In terms of actual cooking techniques, the rub is the true secret in Blackwell’s mind. People will inject various things but he said if you don’t have a good rub that complements your meat “you ain’t got nothin.’”
For these teams, this competition is all about the bragging rights; the ability to say, “I won Tryon.”
Tabb said his daughter, Lee Ann Whippen, her sister and his two granddaughters are among those seeking all the glory of “winning Tryon.” They will be competing this weekend as the all-female cook team the Woodchicks. And they aim to win in any and every category they can, Tabb said, including the potato salad competition.
Optional categories also include efforts to win the Governor’s Trophy (North Carolina teams only), the whole hog competition, the “anything but” competition that calls for teams to cook up anything and everything not covered by the four main categories and a dessert competition.
Individual category winners also take home a bit of cash, with the first place team nabbing $1,000.
Blackwell said the competition is a lot of fun for the cookers and an educational experience.
“I’ve learned so much over the years just by going around and picking the other guys’ brains,” he said.
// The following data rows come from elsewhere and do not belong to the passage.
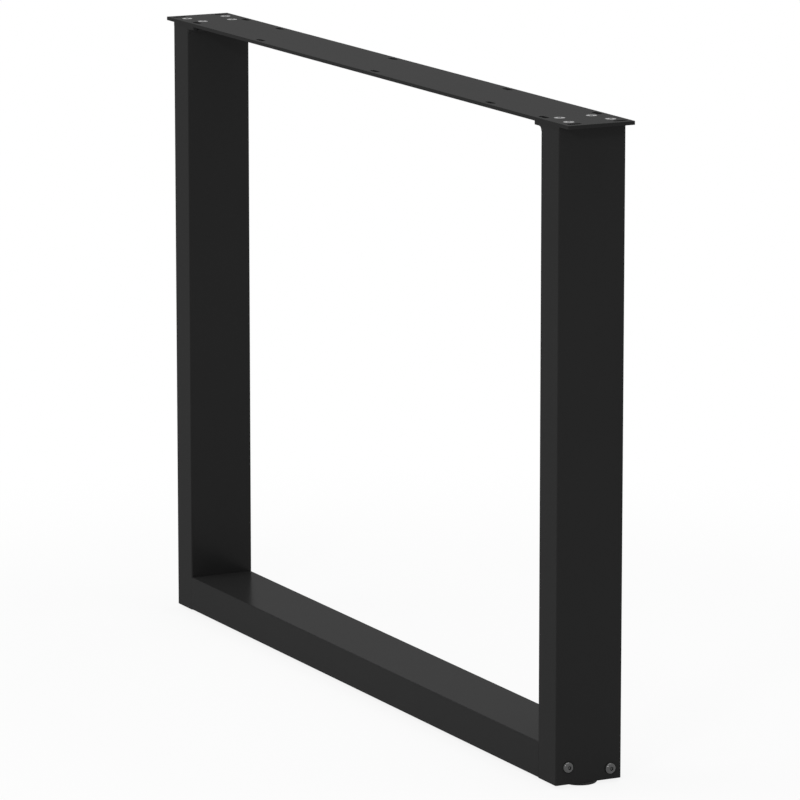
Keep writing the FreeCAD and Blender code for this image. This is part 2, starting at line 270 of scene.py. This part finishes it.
# Tapped plates in the bar's ends and weld nuts in the posts' feet: plain mill steel, which stays bare because
# it is closed in before the coating.
def mill_steel():
    """Hot rolled steel with its blue grey scale, dull and slightly blotched."""
    scale_skin = linear("6A6C70")
    bare = linear("8A8A8A")
    scale_roughness = 0.5
    blotch = 6 * MM            # the scale wears off in spots of about this size
    material = new_material("hot_rolled_mill_steel")
    tree = material.node_tree
    place = add(tree, "ShaderNodeTexCoord", {}, {}).outputs["Object"]
    blotches = add(tree, "ShaderNodeTexNoise", {}, {"Vector": place, "Scale": 1 / blotch, "Detail": 4.0})
    colour = add(
        tree, "ShaderNodeMix", {"data_type": "RGBA"},
        {"Factor": blotches.outputs["Fac"], "A": scale_skin, "B": bare},
    )
    surface = add(
        tree, "ShaderNodeBsdfPrincipled", {},
        {"Base Color": colour.outputs["Result"], "Metallic": 1.0, "Roughness": scale_roughness},
    )
    add(tree, "ShaderNodeOutputMaterial", {}, {"Surface": surface.outputs["BSDF"]})
    return material


finish_nodes(mill_steel(), "left_bar_end", "right_bar_end", "left_foot_nut", "right_foot_nut")


# Levelling feet: an M8 stud with a round plate at its lower end, and a black pad moulded round that plate.
# The stud screws into the nut in the post's foot, and 10 mm of its thread shows when the foot is let down.
def bright_zinc():
    """Rolled thread, zinc plated: light grey metal with a slightly uneven shine."""
    bright = linear("B9BABC")
    dull = linear("9C9DA0")
    rolled_roughness = 0.3
    patch = 2 * MM             # the zinc goes on unevenly in patches of about this size
    material = new_material("zinc_plated_rolled_thread")
    tree = material.node_tree
    place = add(tree, "ShaderNodeTexCoord", {}, {}).outputs["Object"]
    patches = add(tree, "ShaderNodeTexNoise", {}, {"Vector": place, "Scale": 1 / patch, "Detail": 3.0})
    colour = add(
        tree, "ShaderNodeMix", {"data_type": "RGBA"},
        {"Factor": patches.outputs["Fac"], "A": dull, "B": bright},
    )
    surface = add(
        tree, "ShaderNodeBsdfPrincipled", {},
        {"Base Color": colour.outputs["Result"], "Metallic": 1.0, "Roughness": rolled_roughness},
    )
    add(tree, "ShaderNodeOutputMaterial", {}, {"Surface": surface.outputs["BSDF"]})
    return material


def moulded_polypropylene():
    """Injection moulded black plastic with a fine spark eroded grain, duller than the coat above it."""
    pigment = linear("2A2A2A")
    pigment_thin = linear("2E2E2E")
    grain = 0.8 * MM           # real grain is finer; this is as coarse as it needs to show
    grain_depth = 0.02 * MM
    grain_roughness = 0.55
    grained_ior = 1.25         # below the plastic's 1.49, because the grain breaks up its gloss
    material = new_material("moulded_black_polypropylene")
    tree = material.node_tree
    place = add(tree, "ShaderNodeTexCoord", {}, {}).outputs["Object"]
    texture = add(tree, "ShaderNodeTexNoise", {}, {"Vector": place, "Scale": 1 / grain, "Detail": 3.0})
    shade = add(
        tree, "ShaderNodeMix", {"data_type": "RGBA"},
        {"Factor": texture.outputs["Fac"], "A": pigment, "B": pigment_thin},
    )
    relief = add(
        tree, "ShaderNodeBump", {},
        {"Height": texture.outputs["Fac"], "Distance": grain_depth, "Strength": 1.0},
    )
    surface = add(
        tree, "ShaderNodeBsdfPrincipled", {},
        {
            "Base Color": shade.outputs["Result"],
            "Roughness": grain_roughness,
            "IOR": grained_ior,
            "Normal": relief.outputs["Normal"],
        },
    )
    add(tree, "ShaderNodeOutputMaterial", {}, {"Surface": surface.outputs["BSDF"]})
    return material


def threaded_stud(name, node, material):
    """Mesh of the stud that stands for a CAD node: round plate, rolled M8 thread and chamfered tip."""
    thread_pitch = 1.25 * MM
    depth = 0.61 * thread_pitch    # of an ISO metric thread
    crest = 4.0 * MM               # radius of the thread's crests
    plate_thickness = 1.5 * MM
    run_out = 1.0 * MM             # length over which the thread fades out above the plate
    chamfer = 0.6 * MM
    sharp_edge = math.radians(35)
    around = 64
    rows_per_turn = 16
    low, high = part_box(node)
    middle = (low + high) / 2
    plate_radius = (high.x - low.x) / 2
    shank_low = low.z + plate_thickness

    def groove(turn):
        """Share of the thread's depth that is cut at that share of a turn: crest, flank, root, flank."""
        flat_crest = 1 / 8
        flank = 5 / 16
        from_root = abs(turn - 0.5) * 2
        return min(1.0, max(0.0, (1 - from_root - flat_crest) / (2 * flank)))

    def shank_radius(z, angle):
        """Radius of the shank's surface at that height and angle."""
        turn = (z / thread_pitch - angle / math.tau) % 1.0
        cut = depth * groove(turn)
        cut *= min(1.0, max(0.0, (z - shank_low - run_out / 2) / run_out))
        tip = crest - chamfer + (high.z - z)
        return min(crest - cut, tip)

    rows = round((high.z - shank_low) / thread_pitch * rows_per_turn)
    rings = [(low.z, plate_radius), (shank_low, plate_radius)]
    rings += [(shank_low + (high.z - shank_low) * i / rows, None) for i in range(rows + 1)]
    vertices = []
    for z, radius in rings:
        for j in range(around):
            angle = math.tau * j / around
            r = shank_radius(z, angle) if radius is None else radius
            vertices.append((middle.x + r * math.cos(angle), middle.y + r * math.sin(angle), z))
    faces = []
    for i in range(len(rings) - 1):
        for j in range(around):
            k = (j + 1) % around
            faces.append((i * around + j, i * around + k, (i + 1) * around + k, (i + 1) * around + j))
    faces.append(tuple(reversed(range(around))))
    faces.append(tuple((len(rings) - 1) * around + j for j in range(around)))
    mesh = bpy.data.meshes.new(name)
    mesh.from_pydata(vertices, [], faces)
    mesh.materials.append(material)
    mesh.shade_smooth()
    mesh.set_sharp_from_angle(angle=sharp_edge)
    stud = bpy.data.objects.new(name, mesh)
    bpy.context.scene.collection.objects.link(stud)
    return stud


rolled_thread = bright_zinc()
pad_plastic = moulded_polypropylene()
for side in ("left", "right"):
    stud = threaded_stud(f"{side}_threaded_stud", f"{side}_foot_stud", rolled_thread)
    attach(stud, f"{side}_foot")
    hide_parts(f"{side}_foot_stud")
    finish_nodes(pad_plastic, f"{side}_foot_pad")


# Studio: a floor of pale matt paper in a white surround, lit by a large soft box from the front, one overhead
# and a small one that catches the round bolt heads. Each half of the floor stays under its own foot, as an
# uneven floor does under a levelled frame.
def seen_directly(tree):
    """1 for rays that show the floor or the surround, to the camera or in a reflection, and 0 for the rays of
    their light."""
    path = add(tree, "ShaderNodeLightPath", {}, {})
    eye = add(
        tree, "ShaderNodeMath", {"operation": "ADD"},
        {0: path.outputs["Is Camera Ray"], 1: path.outputs["Is Glossy Ray"]},
    )
    return add(
        tree, "ShaderNodeMath", {"operation": "ADD", "use_clamp": True},
        {0: eye.outputs[0], 1: path.outputs["Is Transmission Ray"]},
    ).outputs[0]


def white_floor():
    """Pale matt paper that takes the frame's shadow. Near the frame the eye sees it mostly as plain white, so
    that the shadow is faint, and further away as plain white alone."""
    pale_paper = linear("E4E4E4")
    plain_white = linear("FFFFFF")
    plain_share = 0.88
    fade_start = 0.6
    fade_end = 1.3
    material = new_material("white_studio_floor")
    tree = material.node_tree
    place = add(tree, "ShaderNodeTexCoord", {}, {}).outputs["Object"]
    away = add(tree, "ShaderNodeVectorMath", {"operation": "LENGTH"}, {0: place})
    fade = add(
        tree, "ShaderNodeMapRange", {"interpolation_type": "SMOOTHSTEP"},
        {"Value": away.outputs["Value"], "From Min": fade_start, "From Max": fade_end, "To Min": plain_share},
    )
    share = add(
        tree, "ShaderNodeMath", {"operation": "MULTIPLY"},
        {0: fade.outputs["Result"], 1: seen_directly(tree)},
    )
    matt = add(tree, "ShaderNodeBsdfDiffuse", {}, {"Color": pale_paper})
    plain = add(tree, "ShaderNodeEmission", {}, {"Color": plain_white, "Strength": 1.0})
    mixed = add(
        tree, "ShaderNodeMixShader", {},
        {0: share.outputs[0], 1: matt.outputs["BSDF"], 2: plain.outputs["Emission"]},
    )
    add(tree, "ShaderNodeOutputMaterial", {}, {"Surface": mixed.outputs["Shader"]})
    return material


floor_reach = 20.0
paper = white_floor()
for side, x in (("left", -floor_reach), ("right", floor_reach)):
    mesh = bpy.data.meshes.new(f"{side}_floor")
    corners = [(0, -floor_reach, 0), (x, -floor_reach, 0), (x, floor_reach, 0), (0, floor_reach, 0)]
    mesh.from_pydata(corners, [], [(0, 1, 2, 3)])
    mesh.materials.append(paper)
    floor = bpy.data.objects.new(f"{side}_floor", mesh)
    bpy.context.scene.collection.objects.link(floor)
    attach(floor, f"{side}_foot")

frame_middle = (cad_box[0] + cad_box[1]) / 2


def soft_box(name, place, size, brightness):
    """Square lamp aimed at the frame. brightness is what it adds to a white surface that faces it: a lamp of
    power P lights it with P / (pi * distance ** 2), and matt white gives back a pi-th of that."""
    distance = (Vector(place) - frame_middle).length
    lamp = bpy.data.lights.new(name, "AREA")
    lamp.size = size
    lamp.energy = brightness * (math.pi * distance) ** 2
    box = bpy.data.objects.new(name, lamp)
    box.location = place
    box.rotation_mode = "QUATERNION"
    box.rotation_quaternion = (frame_middle - Vector(place)).to_track_quat("-Z", "Y")
    box.visible_camera = False
    bpy.context.scene.collection.objects.link(box)


soft_box("front_box", place=(-1.5, -4.5, 3.6), size=3.5, brightness=0.21)
soft_box("overhead_box", place=(0.0, 0.3, 5.5), size=5.0, brightness=0.66)
soft_box("catch_light", place=(2.9, -3.0, 2.4), size=0.4, brightness=0.12)

surround_light = 0.43    # what the surround adds to a white surface; it shows as plain white all the same
world = bpy.data.worlds.new("white_surround")
world.use_nodes = True
world.node_tree.nodes.clear()
strength = add(
    world.node_tree, "ShaderNodeMapRange", {},
    {"Value": seen_directly(world.node_tree), "To Min": surround_light, "To Max": 1.0},
)
surround = add(
    world.node_tree, "ShaderNodeBackground", {},
    {"Color": linear("FFFFFF"), "Strength": strength.outputs["Result"]},
)
add(world.node_tree, "ShaderNodeOutputWorld", {}, {"Surface": surround.outputs["Background"]})
bpy.context.scene.world = world
bpy.context.scene.view_settings.view_transform = "Standard"


# Camera: a long lens from the right, the front and above. Its place, its aim and the length of its lens were
# fitted to the straight edges in the photograph, and it has no shift.
camera_place = Vector((5.650, -2.867, 1.592))
camera_aim = Vector((0.0354, 0.0, 0.3433))
focal_length_px = 5687.5
picture_px = 800
camera = bpy.data.objects.new("camera", bpy.data.cameras.new("camera"))
camera.data.sensor_width = 36.0
camera.data.lens = focal_length_px / picture_px * camera.data.sensor_width
camera.data.clip_start = 0.1
camera.data.clip_end = 100.0
camera.location = camera_place
camera.rotation_mode = "QUATERNION"
camera.rotation_quaternion = (camera_aim - camera_place).to_track_quat("-Z", "Y")
bpy.context.scene.collection.objects.link(camera)
bpy.context.scene.camera = camera
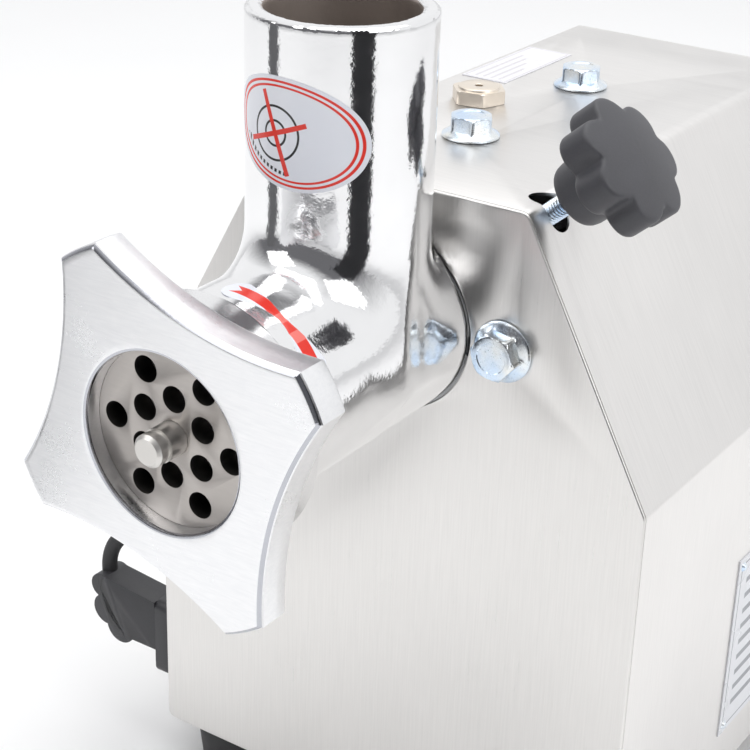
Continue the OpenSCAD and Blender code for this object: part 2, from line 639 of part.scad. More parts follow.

He even talked about a year when he didn’t have enough green leaf lettuce for his plates. He started asking around and his next door neighbor said, ‘Ahh, I can’t give you none ’cause that will get you disqualified.’ All the while the man was beside him washing and trimming lettuce to hand right to Blackwell.
He said all the competitors might rib each other throughout the long day and night of cooking but they all show up more than willing to rush to someone’s aid when it counts.